▶ Task instructions
Write down each entry again, exactly as it reads.

▶ Extracted material
--------------------

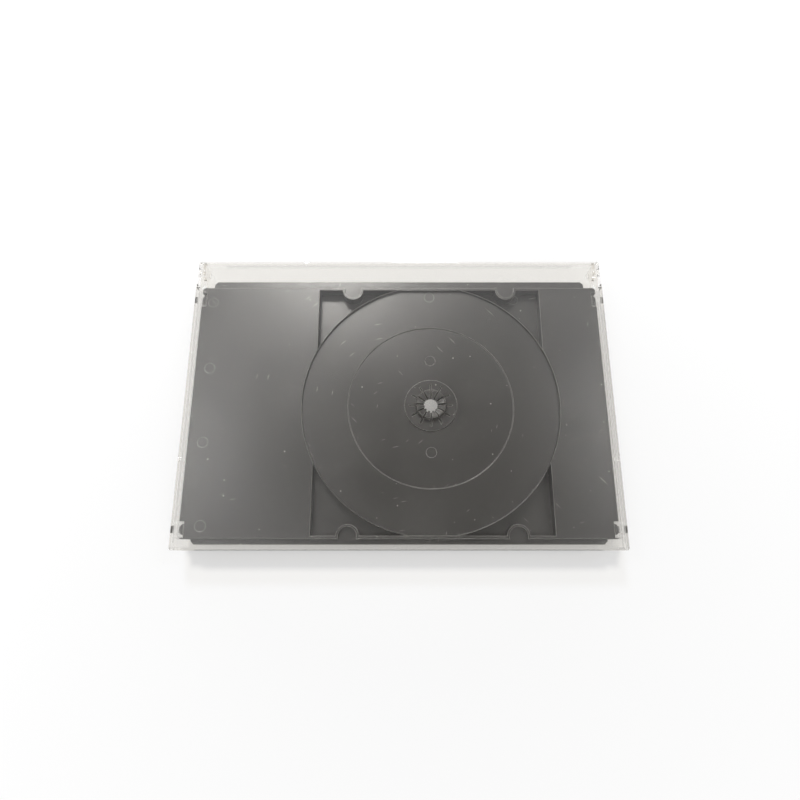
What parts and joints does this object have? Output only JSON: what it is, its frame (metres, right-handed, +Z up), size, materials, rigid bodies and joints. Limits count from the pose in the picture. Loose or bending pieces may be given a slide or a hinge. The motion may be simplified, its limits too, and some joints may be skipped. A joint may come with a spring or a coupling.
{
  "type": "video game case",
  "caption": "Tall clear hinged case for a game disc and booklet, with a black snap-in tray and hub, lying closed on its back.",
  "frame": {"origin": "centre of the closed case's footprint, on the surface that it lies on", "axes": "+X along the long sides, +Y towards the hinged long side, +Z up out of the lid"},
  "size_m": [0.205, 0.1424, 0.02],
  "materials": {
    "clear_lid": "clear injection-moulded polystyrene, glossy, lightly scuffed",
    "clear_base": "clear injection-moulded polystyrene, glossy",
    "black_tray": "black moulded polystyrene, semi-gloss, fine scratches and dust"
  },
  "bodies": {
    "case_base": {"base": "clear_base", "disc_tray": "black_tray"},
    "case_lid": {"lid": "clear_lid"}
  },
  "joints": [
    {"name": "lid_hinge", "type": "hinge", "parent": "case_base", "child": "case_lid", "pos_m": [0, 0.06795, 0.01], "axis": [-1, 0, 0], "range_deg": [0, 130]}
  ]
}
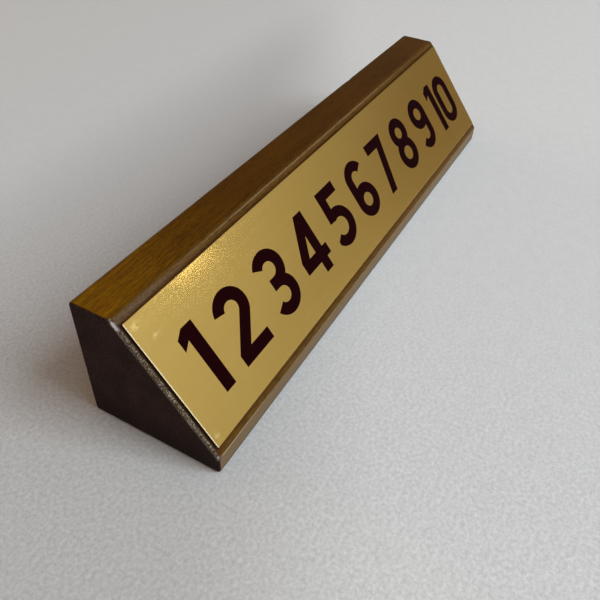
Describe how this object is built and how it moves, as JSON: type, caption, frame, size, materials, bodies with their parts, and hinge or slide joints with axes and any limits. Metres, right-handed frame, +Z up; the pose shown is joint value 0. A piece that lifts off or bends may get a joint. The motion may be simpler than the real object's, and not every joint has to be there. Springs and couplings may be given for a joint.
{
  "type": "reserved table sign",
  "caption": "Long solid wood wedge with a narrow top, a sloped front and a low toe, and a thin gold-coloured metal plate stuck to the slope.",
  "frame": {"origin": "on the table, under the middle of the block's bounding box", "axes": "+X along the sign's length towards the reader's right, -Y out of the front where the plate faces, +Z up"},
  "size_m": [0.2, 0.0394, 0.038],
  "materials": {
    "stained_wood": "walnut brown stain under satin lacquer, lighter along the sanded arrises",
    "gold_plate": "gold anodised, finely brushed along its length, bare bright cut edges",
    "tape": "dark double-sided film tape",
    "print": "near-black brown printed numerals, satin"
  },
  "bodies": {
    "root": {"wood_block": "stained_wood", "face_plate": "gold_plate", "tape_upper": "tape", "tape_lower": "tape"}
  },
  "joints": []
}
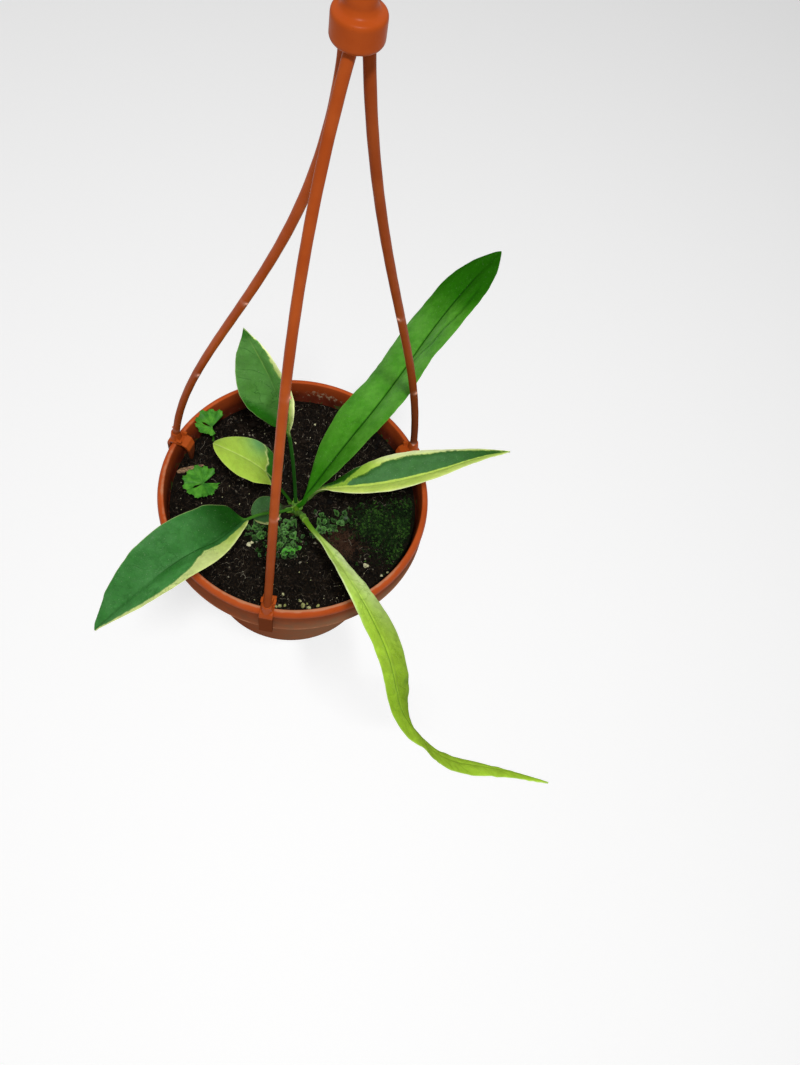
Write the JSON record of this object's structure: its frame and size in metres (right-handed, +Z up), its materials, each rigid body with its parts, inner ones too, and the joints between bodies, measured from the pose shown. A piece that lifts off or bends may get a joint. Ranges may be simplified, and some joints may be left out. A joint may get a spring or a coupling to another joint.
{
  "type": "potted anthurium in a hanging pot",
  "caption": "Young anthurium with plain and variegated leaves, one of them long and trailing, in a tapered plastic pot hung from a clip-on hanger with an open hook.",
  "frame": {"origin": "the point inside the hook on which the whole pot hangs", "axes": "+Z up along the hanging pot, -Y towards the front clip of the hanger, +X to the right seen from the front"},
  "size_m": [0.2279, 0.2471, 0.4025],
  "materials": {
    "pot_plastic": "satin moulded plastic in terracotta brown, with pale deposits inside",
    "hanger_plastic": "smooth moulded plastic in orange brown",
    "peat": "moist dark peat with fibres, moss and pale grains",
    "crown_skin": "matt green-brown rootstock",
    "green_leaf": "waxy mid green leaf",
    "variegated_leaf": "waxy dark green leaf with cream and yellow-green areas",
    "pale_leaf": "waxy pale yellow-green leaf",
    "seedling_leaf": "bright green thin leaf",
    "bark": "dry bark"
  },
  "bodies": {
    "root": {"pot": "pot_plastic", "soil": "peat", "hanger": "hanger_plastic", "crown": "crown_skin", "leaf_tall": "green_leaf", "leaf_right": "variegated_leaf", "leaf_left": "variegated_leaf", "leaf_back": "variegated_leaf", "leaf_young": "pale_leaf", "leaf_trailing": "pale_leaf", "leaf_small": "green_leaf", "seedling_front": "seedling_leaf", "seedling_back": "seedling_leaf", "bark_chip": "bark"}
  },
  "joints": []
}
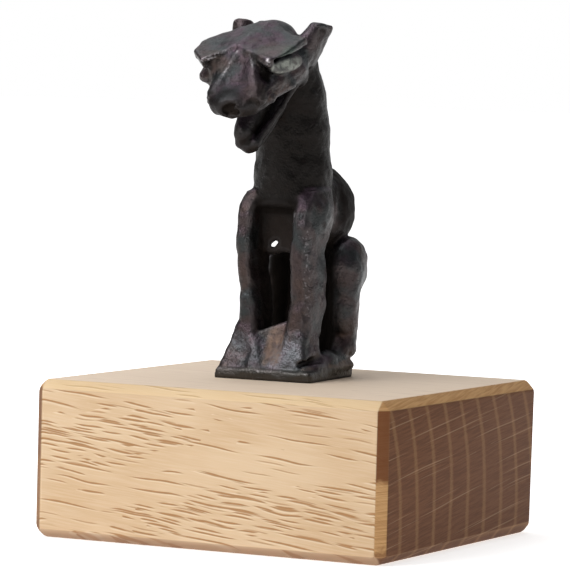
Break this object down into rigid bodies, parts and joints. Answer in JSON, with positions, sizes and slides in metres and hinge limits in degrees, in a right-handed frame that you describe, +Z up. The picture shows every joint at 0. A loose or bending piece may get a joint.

--------------------

▶ Answer to this exercise
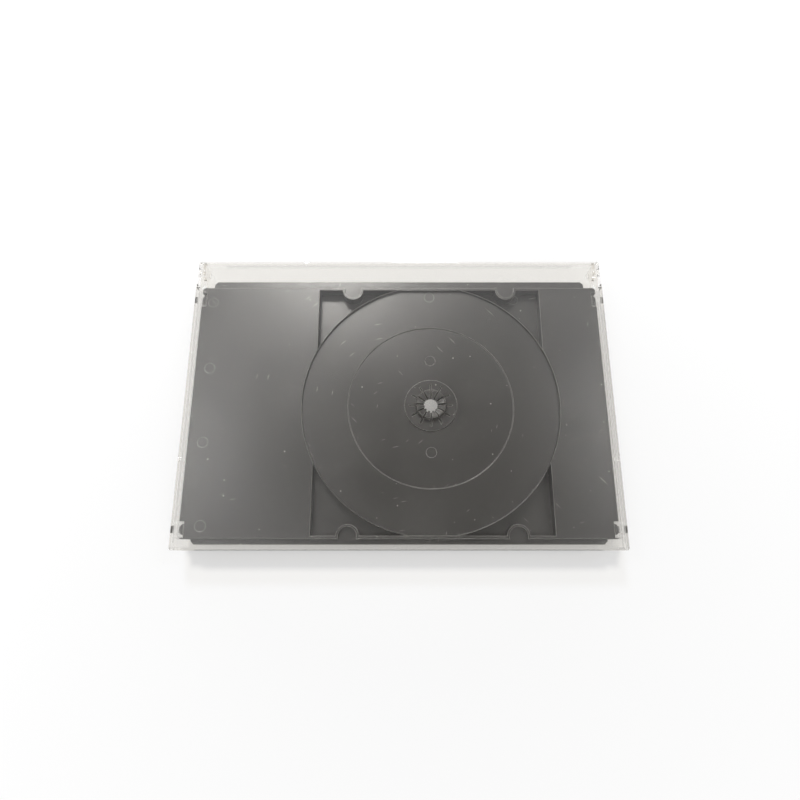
What parts and joints does this object have? Output only JSON: what it is, its frame (metres, right-handed, +Z up), size, materials, rigid bodies and joints. Limits count from the pose in the picture. Loose or bending pieces may be given a slide or a hinge. The motion may be simplified, its limits too, and some joints may be skipped. A joint may come with a spring or a coupling.
{
  "type": "video game case",
  "caption": "Tall clear hinged case for a game disc and booklet, with a black snap-in tray and hub, lying closed on its back.",
  "frame": {"origin": "centre of the closed case's footprint, on the surface that it lies on", "axes": "+X along the long sides, +Y towards the hinged long side, +Z up out of the lid"},
  "size_m": [0.205, 0.1424, 0.02],
  "materials": {
    "clear_lid": "clear injection-moulded polystyrene, glossy, lightly scuffed",
    "clear_base": "clear injection-moulded polystyrene, glossy",
    "black_tray": "black moulded polystyrene, semi-gloss, fine scratches and dust"
  },
  "bodies": {
    "case_base": {"base": "clear_base", "disc_tray": "black_tray"},
    "case_lid": {"lid": "clear_lid"}
  },
  "joints": [
    {"name": "lid_hinge", "type": "hinge", "parent": "case_base", "child": "case_lid", "pos_m": [0, 0.06795, 0.01], "axis": [-1, 0, 0], "range_deg": [0, 130]}
  ]
}
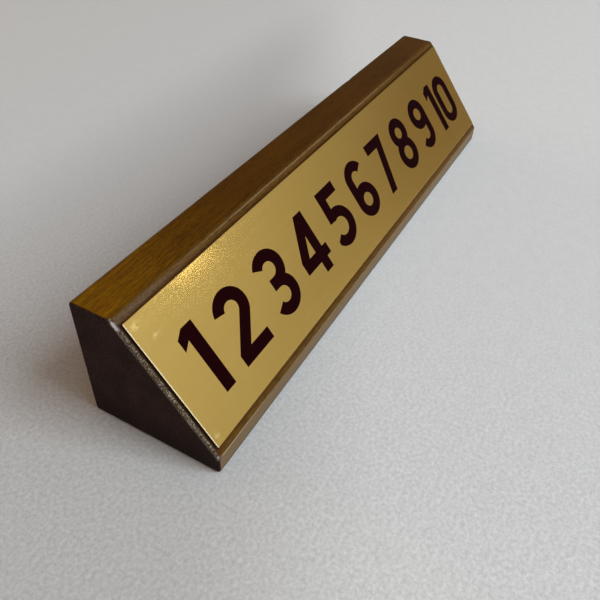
Describe how this object is built and how it moves, as JSON: type, caption, frame, size, materials, bodies with their parts, and hinge or slide joints with axes and any limits. Metres, right-handed frame, +Z up; the pose shown is joint value 0. A piece that lifts off or bends may get a joint. The motion may be simpler than the real object's, and not every joint has to be there. Springs and couplings may be given for a joint.
{
  "type": "reserved table sign",
  "caption": "Long solid wood wedge with a narrow top, a sloped front and a low toe, and a thin gold-coloured metal plate stuck to the slope.",
  "frame": {"origin": "on the table, under the middle of the block's bounding box", "axes": "+X along the sign's length towards the reader's right, -Y out of the front where the plate faces, +Z up"},
  "size_m": [0.2, 0.0394, 0.038],
  "materials": {
    "stained_wood": "walnut brown stain under satin lacquer, lighter along the sanded arrises",
    "gold_plate": "gold anodised, finely brushed along its length, bare bright cut edges",
    "tape": "dark double-sided film tape",
    "print": "near-black brown printed numerals, satin"
  },
  "bodies": {
    "root": {"wood_block": "stained_wood", "face_plate": "gold_plate", "tape_upper": "tape", "tape_lower": "tape"}
  },
  "joints": []
}
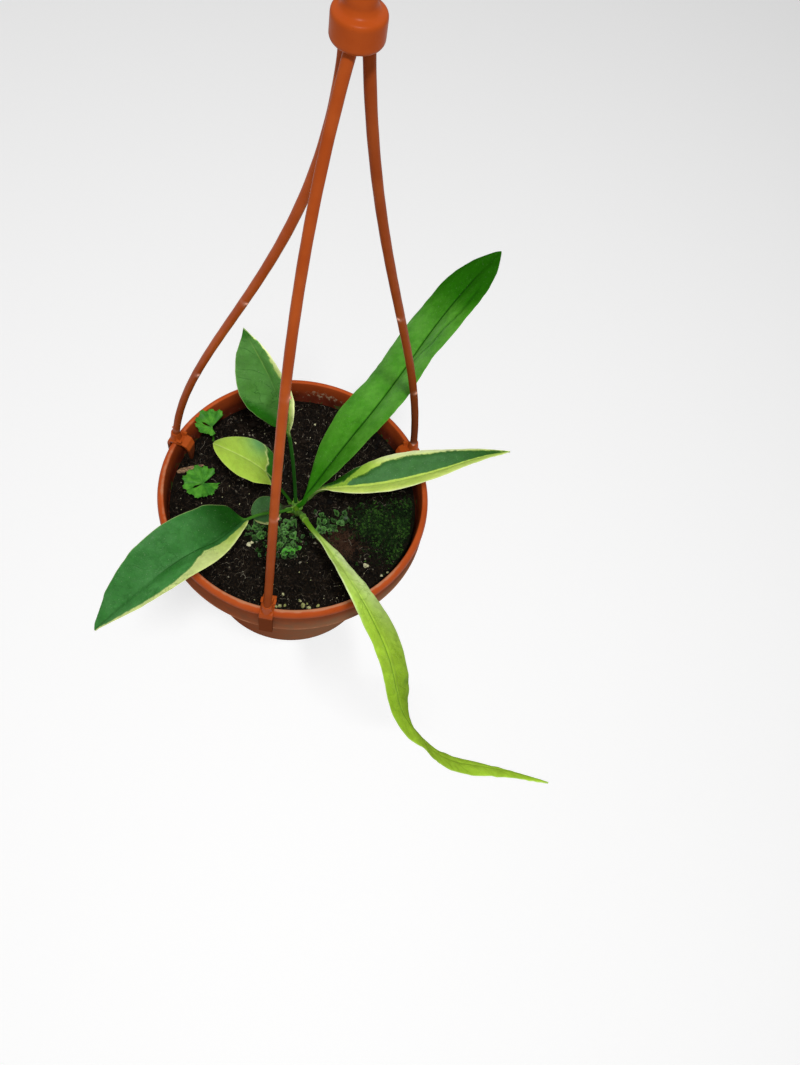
Write the JSON record of this object's structure: its frame and size in metres (right-handed, +Z up), its materials, each rigid body with its parts, inner ones too, and the joints between bodies, measured from the pose shown. A piece that lifts off or bends may get a joint. Ranges may be simplified, and some joints may be left out. A joint may get a spring or a coupling to another joint.
{
  "type": "potted anthurium in a hanging pot",
  "caption": "Young anthurium with plain and variegated leaves, one of them long and trailing, in a tapered plastic pot hung from a clip-on hanger with an open hook.",
  "frame": {"origin": "the point inside the hook on which the whole pot hangs", "axes": "+Z up along the hanging pot, -Y towards the front clip of the hanger, +X to the right seen from the front"},
  "size_m": [0.2279, 0.2471, 0.4025],
  "materials": {
    "pot_plastic": "satin moulded plastic in terracotta brown, with pale deposits inside",
    "hanger_plastic": "smooth moulded plastic in orange brown",
    "peat": "moist dark peat with fibres, moss and pale grains",
    "crown_skin": "matt green-brown rootstock",
    "green_leaf": "waxy mid green leaf",
    "variegated_leaf": "waxy dark green leaf with cream and yellow-green areas",
    "pale_leaf": "waxy pale yellow-green leaf",
    "seedling_leaf": "bright green thin leaf",
    "bark": "dry bark"
  },
  "bodies": {
    "root": {"pot": "pot_plastic", "soil": "peat", "hanger": "hanger_plastic", "crown": "crown_skin", "leaf_tall": "green_leaf", "leaf_right": "variegated_leaf", "leaf_left": "variegated_leaf", "leaf_back": "variegated_leaf", "leaf_young": "pale_leaf", "leaf_trailing": "pale_leaf", "leaf_small": "green_leaf", "seedling_front": "seedling_leaf", "seedling_back": "seedling_leaf", "bark_chip": "bark"}
  },
  "joints": []
}
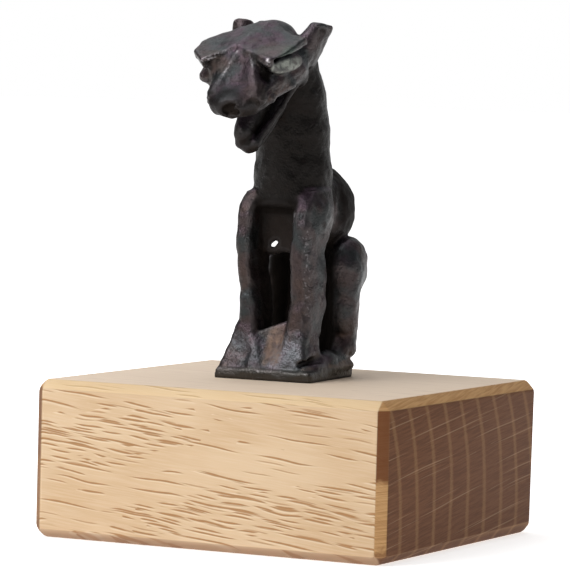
Break this object down into rigid bodies, parts and joints. Answer in JSON, with positions, sizes and slides in metres and hinge limits in degrees, in a right-handed frame that you describe, +Z up. The picture shows every joint at 0. A loose or bending piece may get a joint.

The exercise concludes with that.